The album opens with a double shot of the aforementioned bittersweet nostalgia. Gillespie dives into his own personal mythology on “Make It Home”, a gentle arpeggio-based tuned that is both a plaintive ode to an old home and an admission of past misdeeds. It sets a beautifully understated tone for the rest of the album, sort of a primer in where Gillespie has been before. “Never Be This Young” explores the relationship between time and memory, and serves to remind the listener that each moment is fleeting, succumbing to the relentless march of time. Acoustic guitars are Gillespie’s paintbrush, and these songs unfurl in the unadorned, unhurried way that is the mark of a master artist.
“I don’t know if I’m still in control / I don’t remember what the world is like outside”- Out Of Range
“Out Of Range” clears the palette with a simple drum machine beat and a droning guitar figure, like a rock song in miniature.

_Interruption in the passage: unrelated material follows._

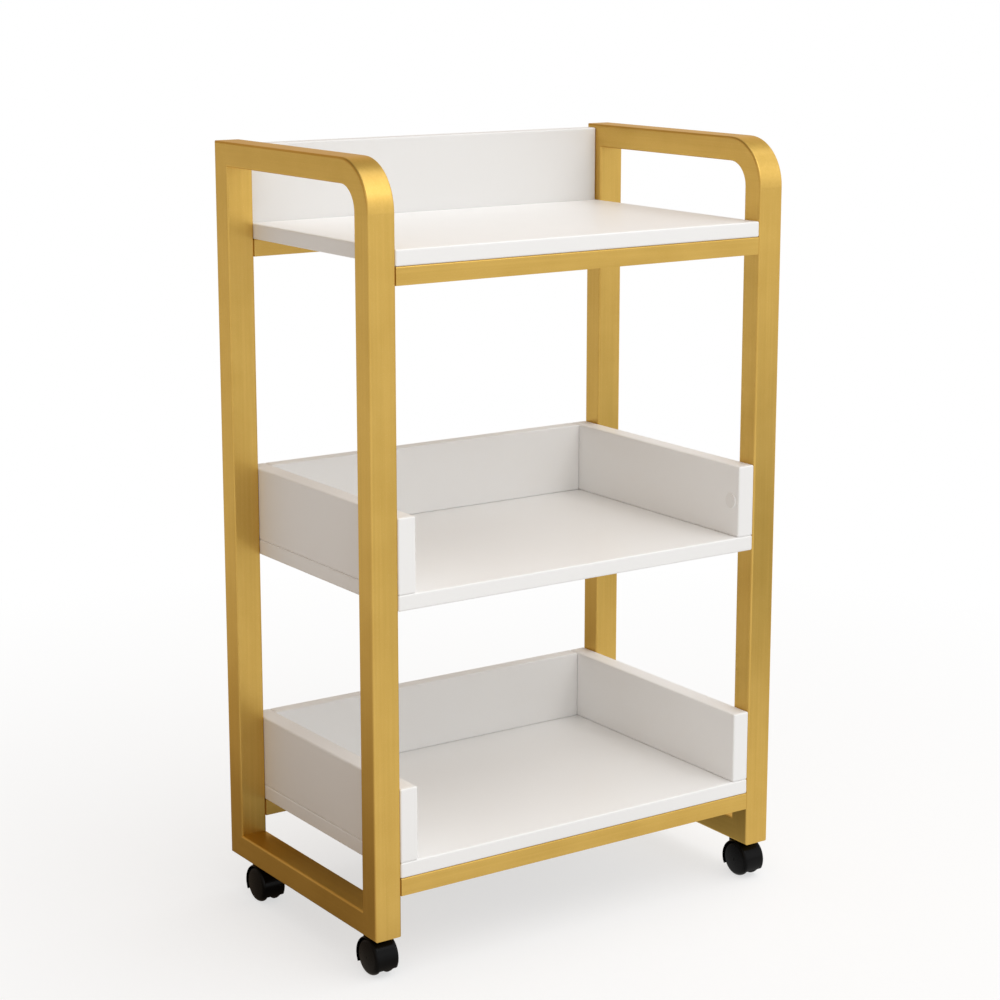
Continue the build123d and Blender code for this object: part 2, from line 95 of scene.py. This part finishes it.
def new_material(name):
    """A material with an empty tree, its object coordinate and its shader."""
    material = bpy.data.materials.new(name)
    material.use_nodes = True
    n = Nodes(material.node_tree)
    where = n.add("ShaderNodeTexCoord").outputs["Object"]
    shader = n.add("ShaderNodeBsdfPrincipled")
    n.add("ShaderNodeOutputMaterial", {"Surface": shader.outputs[0]})
    return material, n, where, shader


def colour(r, g, b):
    return (r, g, b, 1.0)


# ---------------------------------------------------------------- materials
# Texture scales are per metre, and bump distances are in metres.
GOLD = colour(0.70, 0.455, 0.108)
GOLD_DEEP = colour(0.63, 0.398, 0.086)
GOLD_FLAKE = colour(0.90, 0.68, 0.30)
GOLD_RIM = colour(0.95, 0.74, 0.36)         # tint of its grazing reflections
STREAKS = {"x": (5, 330, 330), "y": (330, 5, 330), "z": (330, 330, 5)}
BEND_RADIUS = 0.050
HALF_TURN = 0.02                            # half the height over which the streaks turn at the bend
MELAMINE_LOW = (0.915, 0.912, 0.905)
MELAMINE_HIGH = (0.94, 0.938, 0.93)
TOP_BACK_PAINTED_SHADE = 0.88                        # painted shade: this panel is drawn darker, to stand out from the backdrop
NYLON_DUST = colour(0.009, 0.008, 0.007)
ZINC_LOW, ZINC_HIGH = colour(0.50, 0.51, 0.52), colour(0.66, 0.67, 0.68)
CAP_LOW, CAP_HIGH = colour(0.84, 0.83, 0.81), colour(0.88, 0.87, 0.86)


def gold_paint(name, along, turn_z=None):
    """Satin metallic paint: faint streaks along the tube, soft mottling, fine flakes and orange peel.

    Where turn_z is given, the streaks turn from Z to Y above that height, as the bent tube does."""
    material, n, where, shader = new_material(name)
    streaks = n.noise(n.stretched(where, STREAKS[along]), scale=1.0, detail=4.0, roughness=0.6)
    if turn_z is not None:
        above = n.noise(n.stretched(where, STREAKS["y"]), scale=1.0, detail=4.0, roughness=0.6)
        turned = n.remap(n.height(where), turn_z - HALF_TURN, turn_z + HALF_TURN, 0.0, 1.0)
        streaks = n.mix_numbers(turned, streaks, above)
    mottle = n.noise(where, scale=22.0, detail=2.0)
    flakes = n.add("ShaderNodeTexVoronoi", {"Vector": where, "Scale": 2600.0}).outputs["Color"]
    flake_light = n.add("ShaderNodeSeparateColor", {0: flakes}).outputs[0]
    tone = n.math("ADD", n.math("MULTIPLY", streaks, 0.55), n.math("MULTIPLY", mottle, 0.45))
    painted = n.mix(n.remap(tone, 0.36, 0.64, 0.0, 1.0), GOLD_DEEP, GOLD)
    sparkle = n.remap(flake_light, 0.94, 1.0, 0.0, 0.25)
    n.feed(shader.inputs["Base Color"], n.mix(sparkle, painted, GOLD_FLAKE))
    shader.inputs["Metallic"].default_value = 1.0
    shader.inputs["Specular Tint"].default_value = GOLD_RIM
    shader.inputs["Coat Weight"].default_value = 0.32
    shader.inputs["Coat Roughness"].default_value = 0.2
    rough = n.math("ADD", n.math("MULTIPLY", streaks, 0.10), n.math("MULTIPLY", flake_light, 0.05))
    n.feed(shader.inputs["Roughness"], n.math("ADD", rough, 0.30))
    grain = n.bump(streaks, strength=0.05, distance=0.0005)
    peel = n.noise(where, scale=420.0, detail=2.0)
    n.feed(shader.inputs["Normal"], n.bump(peel, strength=0.06, distance=0.0005, below=grain))
    return material


def white_board(name, tone=1.0):
    """Satin white melamine: a fine pressed texture, and a slow change of tone."""
    material, n, where, shader = new_material(name)
    # a tone below 1 darkens the whole board evenly, which paints shade onto it
    low, high = [colour(*[tone * part for part in shade]) for shade in (MELAMINE_LOW, MELAMINE_HIGH)]
    n.feed(shader.inputs["Base Color"], n.mix(n.noise(where, scale=7.0), low, high))
    n.feed(shader.inputs["Roughness"], n.remap(n.noise(where, scale=60.0), 0.3, 0.7, 0.36, 0.46))
    pressed = n.noise(where, scale=900.0, detail=2.0)
    n.feed(shader.inputs["Normal"], n.bump(pressed, strength=0.10, distance=0.0002))
    return material


def black_nylon(name, rough, tint):
    """Moulded nylon with a faint flow pattern and handling dust."""
    material, n, where, shader = new_material(name)
    flow = n.noise(where, scale=140.0)
    dust = n.remap(n.noise(where, scale=380.0, detail=4.0, roughness=0.65), 0.55, 0.8, 0.0, 0.35)
    black = colour(tint, tint, tint * 1.1)
    n.feed(shader.inputs["Base Color"], n.mix(dust, black, NYLON_DUST))
    n.feed(shader.inputs["Roughness"], n.remap(flow, 0.3, 0.7, rough, rough + 0.12))
    n.feed(shader.inputs["Normal"], n.bump(flow, strength=0.05, distance=0.0004))
    shader.inputs["Specular IOR Level"].default_value = 0.11
    return material


def zinc_steel(name):
    """Bright zinc plate with a fine grain."""
    material, n, where, shader = new_material(name)
    spots = n.noise(where, scale=500.0)
    n.feed(shader.inputs["Base Color"], n.mix(spots, ZINC_LOW, ZINC_HIGH))
    shader.inputs["Metallic"].default_value = 1.0
    n.feed(shader.inputs["Roughness"], n.remap(spots, 0.3, 0.7, 0.24, 0.38))
    n.feed(shader.inputs["Normal"], n.bump(n.noise(where, scale=1500.0), strength=0.08, distance=0.0002))
    return material


def moulded_white(name):
    """Satin white plastic of the small caps."""
    material, n, where, shader = new_material(name)
    speck = n.noise(where, scale=700.0, detail=2.0)
    n.feed(shader.inputs["Base Color"], n.mix(speck, CAP_LOW, CAP_HIGH))
    n.feed(shader.inputs["Roughness"], n.remap(speck, 0.3, 0.7, 0.30, 0.40))
    n.feed(shader.inputs["Normal"], n.bump(speck, strength=0.04, distance=0.0002))
    return material


def give(material, *names):
    """Make this the only material of each CAD node named."""
    for name in names:
        piece = nodes[name]
        piece.data.materials.clear()
        piece.data.materials.append(material)


bend_start_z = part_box("bent_rail_left")[1].z - BEND_RADIUS
give(gold_paint("gold_bent_rail", "z", bend_start_z), *[f"bent_rail_{s}" for s in SIDES])
give(gold_paint("gold_post", "z"), *[f"rear_post_{s}" for s in SIDES])
give(gold_paint("gold_rail", "y"), *[f"bottom_rail_{s}" for s in SIDES])
give(
    gold_paint("gold_bar", "x"), "top_crossbar_front", "top_crossbar_rear", "bottom_crossbar_front",
    "bottom_crossbar_rear", "crossbar_end_plates",
)
give(white_board("melamine"), *BOARDS)
# the top back panel gets a darker copy of the melamine: painted shade
give(white_board("melamine_top_back_painted_shade", TOP_BACK_PAINTED_SHADE), "top_back_panel")
give(moulded_white("cap_plastic"), "tray_bolt_caps", "back_panel_caps")
give(black_nylon("hood_nylon", rough=0.16, tint=0.002), *[f"caster_hood_{c}" for c in CORNERS])
give(
    black_nylon("wheel_nylon", rough=0.22, tint=0.003),
    *[f"wheel_{w}_{c}" for w in ("outer", "inner") for c in CORNERS],
)
give(
    zinc_steel("zinc_plate"), "crossbar_screws", "rivet_nuts", "tray_bolts", "shelf_screws",
    "tray_panel_screws", "back_panel_screws", "caster_sockets",
    *[f"caster_stem_{c}" for c in CORNERS], *[f"caster_axle_{c}" for c in CORNERS],
)


# ---------------------------------------------------------------- floor, light and camera
WHITE = colour(1.0, 1.0, 1.0)
OFF_WHITE = colour(1.0, 0.985, 0.965)
PALE = colour(0.93, 0.93, 0.93)
WARM = colour(1.0, 0.76, 0.55)

# Brightness of the floor that lights the cart
MIRRORED_IN_FRONT = 0.92        # in front, as the metal reflects it
SOFT_IN_FRONT = 0.82            # in front, as it lights the boards
FAR_BEHIND = 0.80
NEAR_BEHIND = 0.25
UNDER_CART = 0.25               # share left under the cart

# Directions and places on the floor
FRONT_RIGHT = (0.56, -0.83, 0.0)
DARK_CARD = (1.22, -1.27, 0.0)
FLOOR_RADIUS = 60.0

# Ramps are (from, to, value at from, value at to). These run over metres on the floor.
SHOWN_WHITE = (0.2, 1.4, 0.62, 1.0)         # share of pure white that the camera sees
SHADE_UNDER = (0.12, 0.32, UNDER_CART, 1.0)
NEARNESS = (0.35, 1.7, 1.0, 0.0)
CARD_EDGE = (0.35, 0.80, 0.0, 1.0)
# This one runs over the cosine of the angle from FRONT_RIGHT.
IN_FRONT = (-0.45, 0.35, 0.0, 1.0)

# The surround's ramps run over the cosine of the angle from BRIGHT_SIDE
BRIGHT_SIDE = Vector((0.62, -0.72, 0.30)).normalized()
MIRRORED_GLOW = (-0.7, 0.7, 0.27, 0.97)
SOFT_GLOW = (-0.7, 0.7, 0.25, 0.62)
ABOVE_SIDE = (-0.1, 0.4, 0.0, 1.0)
CALM_SIDE = (-0.6, 0.5, 0.0, 1.0)
# and over the sine of the elevation.
LOW_BAND_START = (0.02, 0.16, 0.0, 0.30)
LOW_BAND_END = (0.45, 0.75, 1.0, 0.0)
OVERHEAD_DIM = (0.45, 0.85, 0.0, 0.30)
ABOVE_GLOW = (0.25, 0.75, 0.0, 0.82)

MIDDLE = (0.0, 0.0, 0.42)                   # of the cart, where the softboxes point
CAMERA_AT = (-1.377, -2.024, 0.981)
CAMERA_YAW = 0.5971                         # to the right of +Y, radians
CAMERA_DOWN = 0.2078
CAMERA_LENS = 85.7
CAMERA_SHIFT = -0.035
CLIP_END = 200.0                            # beyond the far edge of the floor


def studio_floor():
    """Plain pale floor, white from the camera. The metal and the boards are lit by a calmer one:
    bright in front of the cart, dim and warm close behind it, with one dark card off to the right."""
    bpy.ops.mesh.primitive_circle_add(
        vertices=96, radius=FLOOR_RADIUS, fill_type="NGON", location=(0, 0, 0),
    )
    floor = bpy.context.object
    floor.name = "floor"
    material = bpy.data.materials.new("pale_floor")
    material.use_nodes = True
    n = Nodes(material.node_tree)
    where = n.add("ShaderNodeTexCoord").outputs["Object"]
    away = n.measure("LENGTH", where)
    rays = n.add("ShaderNodeLightPath").outputs

    pale = n.add("ShaderNodeBsdfDiffuse", {"Color": PALE})
    white = n.add("ShaderNodeEmission", {"Color": WHITE, "Strength": 1.0})
    share = n.remap(away, *SHOWN_WHITE)
    shown = n.add("ShaderNodeMixShader", {0: share, 1: pale.outputs[0], 2: white.outputs[0]})

    forward = n.measure("DOT_PRODUCT", where, FRONT_RIGHT)
    in_front = n.remap(n.math("DIVIDE", forward, n.math("ADD", away, 0.01)), *IN_FRONT)
    near = n.remap(away, *NEARNESS)
    behind = n.mix_numbers(near, FAR_BEHIND, NEAR_BEHIND)
    ahead = n.mix_numbers(rays["Is Glossy Ray"], SOFT_IN_FRONT, MIRRORED_IN_FRONT)
    card = n.remap(n.measure("DISTANCE", where, DARK_CARD), *CARD_EDGE)
    shade = n.math("MULTIPLY", card, n.remap(away, *SHADE_UNDER))
    level = n.math("MULTIPLY", n.mix_numbers(in_front, behind, ahead), shade)
    warmth = n.math("MULTIPLY", near, n.math("SUBTRACT", 1.0, in_front))
    felt = n.add("ShaderNodeEmission", {"Color": n.mix(warmth, OFF_WHITE, WARM), "Strength": level})

    parts = {0: rays["Is Camera Ray"], 1: felt.outputs[0], 2: shown.outputs[0]}
    surface = n.add("ShaderNodeMixShader", parts)
    n.add("ShaderNodeOutputMaterial", {"Surface": surface.outputs[0]})
    floor.data.materials.append(material)


def studio_world():
    """A white surround. What lights the cart is brighter at the front and right than behind and left,
    and the boards get more of it from above than the metal reflects."""
    world = bpy.data.worlds.new("studio")
    bpy.context.scene.world = world
    world.use_nodes = True
    n = Nodes(world.node_tree)
    direction = n.add("ShaderNodeTexCoord").outputs["Generated"]
    rays = n.add("ShaderNodeLightPath").outputs
    height = n.height(direction)
    towards = n.measure("DOT_PRODUCT", direction, BRIGHT_SIDE)

    low_band = n.math("MULTIPLY", n.remap(height, *LOW_BAND_START), n.remap(height, *LOW_BAND_END))
    bands = n.math("SUBTRACT", low_band, n.remap(height, *OVERHEAD_DIM))
    mirrored = n.math("ADD", n.remap(towards, *MIRRORED_GLOW), bands)
    from_above = n.math("MULTIPLY", n.remap(height, *ABOVE_GLOW), n.remap(towards, *ABOVE_SIDE))
    soft = n.math("ADD", n.remap(towards, *SOFT_GLOW), from_above)
    glow = n.mix_numbers(rays["Is Glossy Ray"], soft, mirrored)

    strength = n.mix_numbers(rays["Is Camera Ray"], glow, 1.0)
    calm = n.math("MAXIMUM", n.remap(towards, *CALM_SIDE), rays["Is Camera Ray"])
    inputs = {"Color": n.mix(calm, WARM, WHITE), "Strength": strength}
    light = n.add("ShaderNodeBackground", inputs)
    n.add("ShaderNodeOutputWorld", {"Surface": light.outputs[0]})


def softbox(name, at, size, power):
    """A soft square light at a point, aimed at the middle of the cart, which the camera doesn't see."""
    data = bpy.data.lights.new(name, "AREA")
    data.shape = "SQUARE"
    data.size = size
    data.energy = power
    light = bpy.data.objects.new(name, data)
    bpy.context.scene.collection.objects.link(light)
    light.location = at
    light.rotation_euler = (Vector(MIDDLE) - Vector(at)).to_track_quat("-Z", "Y").to_euler()
    light.visible_camera = False


def camera():
    """The main view: from the front left, a little above the top shelf."""
    data = bpy.data.cameras.new("camera")
    data.sensor_width = 36.0
    data.lens = CAMERA_LENS
    data.shift_y = CAMERA_SHIFT
    data.clip_end = CLIP_END
    cam = bpy.data.objects.new("camera", data)
    bpy.context.scene.collection.objects.link(cam)
    cam.location = CAMERA_AT
    cam.rotation_euler = (math.pi / 2 - CAMERA_DOWN, 0.0, -CAMERA_YAW)
    bpy.context.scene.camera = cam


studio_floor()
studio_world()
softbox("key", at=(1.0, -0.5, 2.6), size=1.1, power=4.0)
softbox("front", at=(0.6, -2.0, 2.6), size=1.5, power=13.0)
camera()
bpy.context.scene.view_settings.view_transform = "Standard"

The lyrics tackle a vague fear of losing connection, be it due to technology or a physical separation from those we love. There’s a nice little build, where white noise swirls around your head until it abruptly ends with an electric guitar honking into the distance. “Tourist” is a further exploration of disconnection, this time with a vaguely Latin, tropical feel with lots of percussive guitars and beautifully subtle hand drums. “I am only a tourist in your life”, he sings with a palpable sense of resignation. A dark and downcast saxophone lends the song a more jazzy feel in its final bars, where the last line hangs in the air, a question unanswered.
“We all have secrets / You can’t see me”- You Can’t See Me
“You Can’t See Me” is a super-minimalist song about the alienating effects of technology, where Gillespie stalks the night over a barely-there guitar pattern and a menacing electro beat. He becomes the ghost in the machine, peering from your flatscreen while you sleep. It’s creepy and evocative. The mood changes immediately on the next song, “All The Pretty Stars”, which is a gorgeously rendered ode to the beauty of nature, real or imagined. It is soft and pastoral, like a warm summer night. It dissipates quickly, like the memory itself.
“What has happened cannot be undone/ There’s nothing to be afraid of”- Nobody Home
The album’s title track is next. “Learning How To Let Go” is as heartbreakingly beautiful as the title suggests. It’s placement on the album right after “All The Pretty Stars” is suggestive: like those good memories we have of a loved one that are interrupted by the knowledge of their absence. Gillespie admits to his weakness, knowing that holding on to this memory is unhealthy. This is the cathartic heart of the record, where Gillespie allows himself to wallow before rising above the pain. “Nobody Home” finds Gillespie reveling in his newfound freedom, dancing to shake off the cold rush of solitude.
“I’m running like a dog that broke his chain”- Like It’s Stolen
“Like It’s Stolen” is another declaration of independence. Atop a Sun Records-style rockabilly groove, Gillespie rides the highways like a man who can’t stop moving. Some tricky fingerpicking allows him to be his own rhythm section, honouring and expanding the long tradition of blues-based rock songs. “Real World” conjours a cabaret jazz vibe, complete with melodic figures and dynamics reminiscent of Cole Porter or a folkier Gershwin. The whimsical self-examination trick is something that Gillespie learned from these fore-bearers, and he employs it well in this straightforwardly singable tune. “The Magic Is Over” is a simple ballad about acceptance, the kind you write when you’ve truly moved on; with a beautiful melody that hugs you like an old friend. The next song is a companion piece of sort: “Where I Used To Stand” is about seeing your old love with a new guy, and wondering how it all happened. Gillespie vows to move one, with devastating lines like “I can try harder”, just before a plaintive harmonica sings into the background.
“I saw you last night though the eye of the storm/ your heartbeat was pounding, your clothes were all torn”- Eye Of The Storm
“Eye Of The Storm” is an atypical song on the record, one of the dark corners where rage goes to hide. A seething account of domestic discord, it finds Gillespie evoking personal betrayal over a dark folk rock song reminiscent of Richie Havens. “Glad To See You” is sort of the polar opposite: it’s a pleasant and upbeat song about reconnecting with someone from your past, a friend who you thought you might never see again. Sonically, it’s like something from the White Album rearranged by Nick Drake. It returns to one of the album’s themes of acceptance and living in the present, while the past floats by.
Will Gillespie’s “Learning How To Let Go” is a close-up glimpse into the mind and soul of a modern folk jazz troubadour, the kind who used to haunt every bar and café in the world. Combining cold electronics with warm acoustic textures, this is a highly personal listening experience that explores the intersection of romantic love and modern angst. With this release, Gillespie has opened a door into a world that is previously unexplored by songwriters of our age. Technology has only given us more ways to brood about the things that pain us. This album a graceful statement on all the different ways in which memory can haunt us in this world, and the various ways in which we cope with anxieties.